From the film’s opening minutes, we realize that Daniels’ take on the Pete Dexter hard-boiled crime thriller of the same name will be nothing about restraint or self-control. Understanding that the story’s characters survive on the fringes of society and will never become major players in the center of the arena, he reciprocates by giving the film a grubby, grungy look and feel, like a genuine ‘70s exploitation film where everything – and everyone - feels natural in the grainy, hand-held, 16mm world with subdued colors, garish lighting, and raspy audio. Stylistically, The Paperboy would feel right at home on a Crown International triple bill sandwiched between Soul Vengeance and The Pom Pom Girls.

The Paperboy’s visual style will certainly be a polarizing obstacle to a certain chunk of the mainstream movie-going audience, especially since the studio appears to be marketing the film as a straight-up mystery/thriller that might be churned out by the highly proliferative Grisham mill. And with big name stars like Zac Efron, Nicole Kidman, Matthew McConaughey, and John Cusack, many greenhorn mainstream celebrity chasers will be caught off guard, and frankly shocked, by the in-your-face stylings of Daniels’ film. After all, not many are equipped with a natural defense to watching a scene where Kidman's character hikes down and pees an impressive stream across the face and chest of Efron's to save his life. And yes, it’s seen, not intimated. While watching The Paperboy, the axiom “one man’s trash is another’s treasure” comes to mind. And while it’s certainly not unfair to call The Paperboy trash, count this author among those who value the discards of the mainstream.

Peeling back the many seamy layers of its subsurface reveals a sensitive coming-of-age portrait of a young boy named Jack Jansen (Efron) who falls in love with an older, and much more “experienced” woman named Charlotte (Kidman). Jack’s older brother Ward jansen(McConaughey) is a reporter for the Miami Times who has returned to his sleepy hometown of Lately, Florida to write a story on the possible miscarriage of justice against Hillary Van Wetter (Cusack), the violent Florida swamp rat who claims to have been framed for the murder of a corrupt local sheriff.  Accompanied by his partner Yardley Acheman (David Oyelowo), Ward hopes to get to the bottom of the botched investigation.

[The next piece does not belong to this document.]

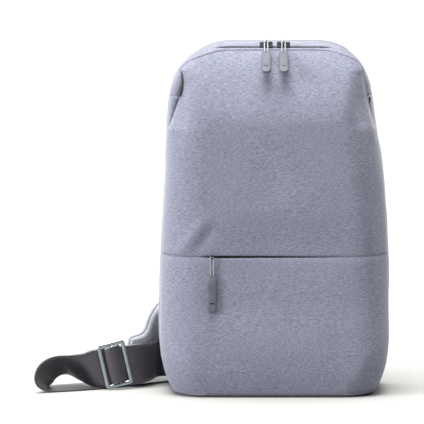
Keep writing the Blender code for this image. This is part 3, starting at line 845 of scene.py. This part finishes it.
# Bar tacks close the zip's two ends
for side, sign in (("left", -1), ("right", 1)):
    parts = []
    for k in range(9):
        z = SLIT_Z - 0.0012 - 0.0006 * k
        x = sign * (front_half(sign, z) - 0.0008)
        at, normal = front_point(x, z)
        far = gusset_at(sign * half_width(z), z, 0.055) + outward(sign * half_width(z), z) * 0.0004
        thread = [at - normal * 0.0004, at + normal * 0.0004, at.lerp(far, 0.5) + normal * 0.0006, far]
        parts.append(tube(thread, 0.00028, 5))
    add("zip_bar_tack_" + side, parts, THREAD, "bag", "heather_cloth")


# Seams of the shell: stitches in the grooves beside the edges

STEPS = 160
line, normals = zip(*(front_point(-0.1165 + 0.233 * i / STEPS, POCKET_Z + 0.0034) for i in range(STEPS + 1)))
stitched("pocket_seam_stitches", line, normals)
for side, sign in (("left", -1), ("right", 1)):
    around = [(sign * half_width(z), z) for z in (0.008 + (SLIT_Z - 0.012) * i / 120 for i in range(121))]
    stitched("back_seam_stitches_" + side, [gusset_at(x, z, 0.965) for x, z in around],
             [outward(x, z) for x, z in around])


# Pocket zip: tapes and coil behind the slit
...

But the main plot is swirling with numerous sub-plots, secondary strands, and thematic threads that Daniels sometimes has a tough time keeping a handle on. An awkward voice-over narration by the Jansen family housemaid (Macy Gray) often feels a bit too much like an added on afterthought rather than a smoothly integrated narration device. And sometimes a bit too much attention is paid to a series of confusing misjudgments from some of the characters that gets things off track.

But Daniels’ film sings in full-throated tenor when Nicole Kidman is on the screen in character as Charlotte Bless, a slutty, death-row groupie who has been keeping a pen pal relationship with Van Wetter and aids in the investigation to get his conviction overturned. We’ve never seen Kidman in a role quite like this and just as Mo’Nique bit into her unforgettable role in Precious, Kidman sinks her teeth into Charlotte and holds on with pit bull tenacity. Her look is 100% 1969 with Mod Squad flowered mini-skirts and inch-long false eyelashes. She’s pure trash and ultra-leggy sex-pot who can never seem to make the right decisions, but we can’t help falling in love with her despite the over-the-top – and often offensive - shock value.

One look at Cusack’s demented Van Wetter screams “stay away,” so we’re actually not too surprised by Charlotte’s shallow attraction to the loathsome gator hunter who may or may not be innocent of his crimes, but is unquestionably guilty of even darker transgressions. McConaughey stays on his hot streak, Efron displays no trouble keeping up with the veteran cast, and New Orleans stands in nicely as the sweaty, swampy southern Florida atmosphere that seems to bake the proceedings in its steamy broth.

Not everyone will be able to make it through this pungent swamp thriller that reeks of death, body odor, and blatant offensiveness, but keeping in mind that a clean shower and fresh white linens await might help.